The tide of false reports is something Austin and a team of volunteers have been working to stem. They’ve deleted some dubious reports and tagged others as unconfirmed. Some posts, they know, are submitted by trolls attempting to muddy the waters. No one has posted any threats yet, Austin said, but if a user attempts to incite violence via his site, he plans to delete it.

It was another person’s post on a web-hosting site Austin ran that landed him in prison years ago. Austin was among the first people to be prosecuted under a law championed by Sen. Dianne Feinstein (D-California) two decades ago that made it illegal to publish bombmaking instructions with the intent that a reader commit a violent crime.

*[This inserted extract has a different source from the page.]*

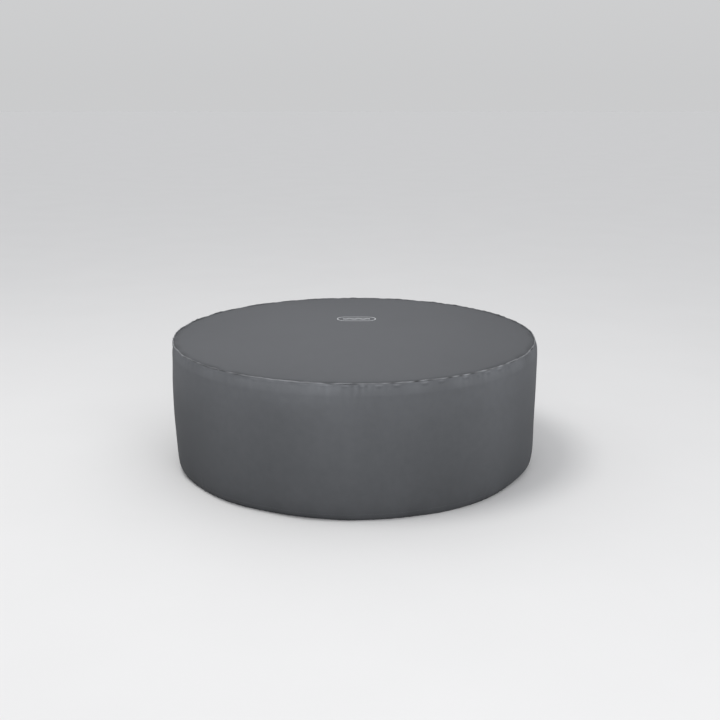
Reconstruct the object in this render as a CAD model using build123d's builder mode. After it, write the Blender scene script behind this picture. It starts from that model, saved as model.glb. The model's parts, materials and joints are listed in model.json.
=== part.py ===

Austin said a minor shared information about making bombs. He didn’t take it down, and investigators later found materials consistent with those used to make a molotov cocktail in Austin’s bedroom.

Austin’s defense attorney advised him that the Patriot Act, passed in the aftermath of 9/11, provided for terrorism sentencing enhancements in his case that could’ve led to a 20-year prison sentence. Rather than go to trial, Austin agreed to a plea deal and spent a year in federal prison in Arizona.

He believes the government will use a similar tack to take down his new site.

“They’re going to try to paint this picture that it’s disseminating the information with some type of criminal intent when it’s clearly not,” Austin said. “The stakes now are similar to 20 years ago, because after 9/11 they said they were going after the terrorists, but they went after everyone’s rights. It’s the same framework that’s being used now, but it’s more aggressive because they’re not trying to hide it.”